* [Exercise] Everything from the line containing "for piece in" through the line containing "bpy.context.scene.collection.objects.link(empty)" must be quoted exactly; everything else is left out.

* [Provided data]
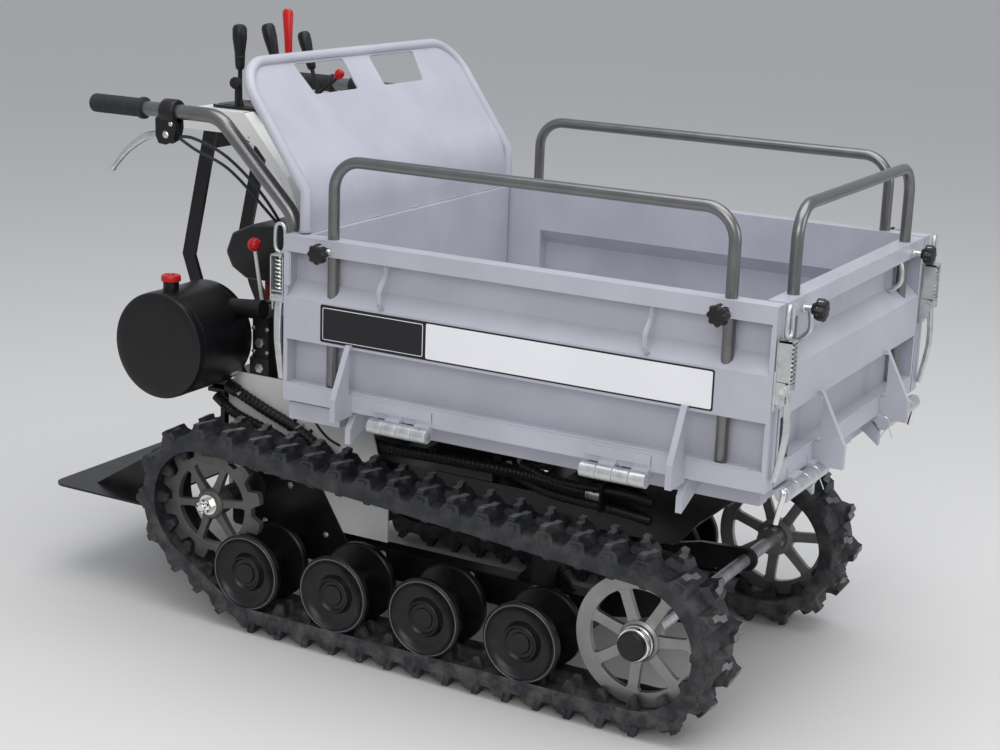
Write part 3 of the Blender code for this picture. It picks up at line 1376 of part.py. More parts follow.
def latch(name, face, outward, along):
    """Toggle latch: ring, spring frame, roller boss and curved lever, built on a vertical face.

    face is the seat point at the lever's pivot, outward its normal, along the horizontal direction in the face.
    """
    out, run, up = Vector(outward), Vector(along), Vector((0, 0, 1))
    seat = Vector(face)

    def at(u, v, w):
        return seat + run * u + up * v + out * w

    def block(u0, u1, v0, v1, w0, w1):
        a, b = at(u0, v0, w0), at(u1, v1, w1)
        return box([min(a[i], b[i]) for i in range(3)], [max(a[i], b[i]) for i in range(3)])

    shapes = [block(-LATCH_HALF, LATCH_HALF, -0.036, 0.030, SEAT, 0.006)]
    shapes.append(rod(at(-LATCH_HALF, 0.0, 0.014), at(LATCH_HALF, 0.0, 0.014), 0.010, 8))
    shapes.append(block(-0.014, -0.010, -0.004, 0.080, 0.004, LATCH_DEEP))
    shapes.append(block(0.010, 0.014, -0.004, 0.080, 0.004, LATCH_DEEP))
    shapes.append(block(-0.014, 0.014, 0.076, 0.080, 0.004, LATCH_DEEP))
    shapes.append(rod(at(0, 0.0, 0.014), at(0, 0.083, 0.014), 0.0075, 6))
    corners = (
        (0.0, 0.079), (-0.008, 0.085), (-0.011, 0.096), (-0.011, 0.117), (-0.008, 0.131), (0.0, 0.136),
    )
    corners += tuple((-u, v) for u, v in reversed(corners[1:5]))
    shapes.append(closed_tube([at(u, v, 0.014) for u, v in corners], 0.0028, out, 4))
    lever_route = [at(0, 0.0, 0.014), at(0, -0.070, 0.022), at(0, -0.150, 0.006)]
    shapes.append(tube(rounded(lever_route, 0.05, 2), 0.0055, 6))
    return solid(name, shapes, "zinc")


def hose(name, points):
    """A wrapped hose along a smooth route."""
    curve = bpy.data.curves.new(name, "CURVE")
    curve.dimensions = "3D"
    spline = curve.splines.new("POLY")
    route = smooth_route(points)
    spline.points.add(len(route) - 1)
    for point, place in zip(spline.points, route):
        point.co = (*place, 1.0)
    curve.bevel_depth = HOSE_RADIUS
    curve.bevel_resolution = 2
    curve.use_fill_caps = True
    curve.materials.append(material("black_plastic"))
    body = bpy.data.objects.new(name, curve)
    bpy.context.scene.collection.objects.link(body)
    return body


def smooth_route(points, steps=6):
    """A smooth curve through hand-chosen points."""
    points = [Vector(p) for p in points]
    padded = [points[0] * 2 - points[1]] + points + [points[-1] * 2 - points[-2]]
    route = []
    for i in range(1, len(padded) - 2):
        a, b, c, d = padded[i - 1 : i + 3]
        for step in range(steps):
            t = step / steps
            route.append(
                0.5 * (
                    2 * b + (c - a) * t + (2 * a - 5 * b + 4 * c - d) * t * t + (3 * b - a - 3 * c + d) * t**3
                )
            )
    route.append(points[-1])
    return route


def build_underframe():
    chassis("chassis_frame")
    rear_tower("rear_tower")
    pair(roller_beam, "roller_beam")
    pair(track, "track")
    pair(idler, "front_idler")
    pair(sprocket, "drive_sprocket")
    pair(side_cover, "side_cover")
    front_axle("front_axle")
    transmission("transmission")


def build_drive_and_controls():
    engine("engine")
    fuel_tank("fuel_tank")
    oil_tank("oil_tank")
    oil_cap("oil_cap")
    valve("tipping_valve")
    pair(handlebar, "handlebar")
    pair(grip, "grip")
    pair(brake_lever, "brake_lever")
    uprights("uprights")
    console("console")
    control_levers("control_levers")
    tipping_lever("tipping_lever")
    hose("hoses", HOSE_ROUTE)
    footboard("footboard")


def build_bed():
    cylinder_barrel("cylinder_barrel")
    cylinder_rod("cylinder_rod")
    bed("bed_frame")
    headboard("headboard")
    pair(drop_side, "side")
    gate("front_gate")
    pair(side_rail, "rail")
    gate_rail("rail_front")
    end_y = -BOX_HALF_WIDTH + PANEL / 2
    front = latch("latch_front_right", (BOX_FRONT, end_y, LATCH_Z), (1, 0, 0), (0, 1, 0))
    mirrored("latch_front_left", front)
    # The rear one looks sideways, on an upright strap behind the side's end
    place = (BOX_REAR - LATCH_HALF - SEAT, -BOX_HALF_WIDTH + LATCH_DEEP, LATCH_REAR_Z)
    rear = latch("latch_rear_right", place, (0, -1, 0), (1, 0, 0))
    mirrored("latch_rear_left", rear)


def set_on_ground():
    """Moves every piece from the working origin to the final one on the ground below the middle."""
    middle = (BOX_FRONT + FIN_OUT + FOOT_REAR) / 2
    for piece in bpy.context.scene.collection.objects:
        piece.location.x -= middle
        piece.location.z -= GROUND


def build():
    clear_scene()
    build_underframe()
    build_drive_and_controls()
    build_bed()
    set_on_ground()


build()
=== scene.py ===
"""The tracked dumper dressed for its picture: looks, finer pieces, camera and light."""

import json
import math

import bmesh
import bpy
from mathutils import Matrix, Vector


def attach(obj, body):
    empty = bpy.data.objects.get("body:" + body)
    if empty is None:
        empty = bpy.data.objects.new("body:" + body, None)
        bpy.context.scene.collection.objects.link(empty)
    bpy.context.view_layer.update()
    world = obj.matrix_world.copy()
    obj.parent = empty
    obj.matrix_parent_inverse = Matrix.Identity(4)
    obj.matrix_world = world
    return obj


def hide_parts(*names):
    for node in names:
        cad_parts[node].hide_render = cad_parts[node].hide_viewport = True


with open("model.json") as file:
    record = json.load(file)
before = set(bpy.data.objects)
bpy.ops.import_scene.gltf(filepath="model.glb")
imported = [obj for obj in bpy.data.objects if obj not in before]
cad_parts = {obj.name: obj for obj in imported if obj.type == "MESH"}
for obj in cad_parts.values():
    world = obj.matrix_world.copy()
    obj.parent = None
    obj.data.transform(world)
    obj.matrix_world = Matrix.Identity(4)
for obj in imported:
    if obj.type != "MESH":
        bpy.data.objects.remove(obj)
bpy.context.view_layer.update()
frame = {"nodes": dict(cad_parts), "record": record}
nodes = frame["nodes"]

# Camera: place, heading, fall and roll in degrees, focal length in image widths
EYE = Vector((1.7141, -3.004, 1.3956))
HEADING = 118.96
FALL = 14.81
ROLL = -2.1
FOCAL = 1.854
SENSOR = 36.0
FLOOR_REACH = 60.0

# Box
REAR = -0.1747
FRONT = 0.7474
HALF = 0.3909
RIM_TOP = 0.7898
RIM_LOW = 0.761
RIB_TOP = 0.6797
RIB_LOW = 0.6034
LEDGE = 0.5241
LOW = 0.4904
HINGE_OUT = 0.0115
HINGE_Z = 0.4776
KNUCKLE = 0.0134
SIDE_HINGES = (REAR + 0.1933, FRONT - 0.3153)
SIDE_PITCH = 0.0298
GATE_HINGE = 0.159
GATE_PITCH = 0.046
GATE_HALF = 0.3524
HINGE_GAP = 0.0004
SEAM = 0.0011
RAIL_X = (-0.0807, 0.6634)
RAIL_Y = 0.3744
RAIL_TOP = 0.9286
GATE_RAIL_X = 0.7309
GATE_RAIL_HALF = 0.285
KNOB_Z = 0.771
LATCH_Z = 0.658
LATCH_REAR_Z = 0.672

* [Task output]
    for piece in bpy.context.scene.collection.objects:
        piece.location.x -= middle
        piece.location.z -= GROUND


def build():
    clear_scene()
    build_underframe()
    build_drive_and_controls()
    build_bed()
    set_on_ground()


build()
=== scene.py ===
"""The tracked dumper dressed for its picture: looks, finer pieces, camera and light."""

import json
import math

import bmesh
import bpy
from mathutils import Matrix, Vector


def attach(obj, body):
    empty = bpy.data.objects.get("body:" + body)
    if empty is None:
        empty = bpy.data.objects.new("body:" + body, None)
        bpy.context.scene.collection.objects.link(empty)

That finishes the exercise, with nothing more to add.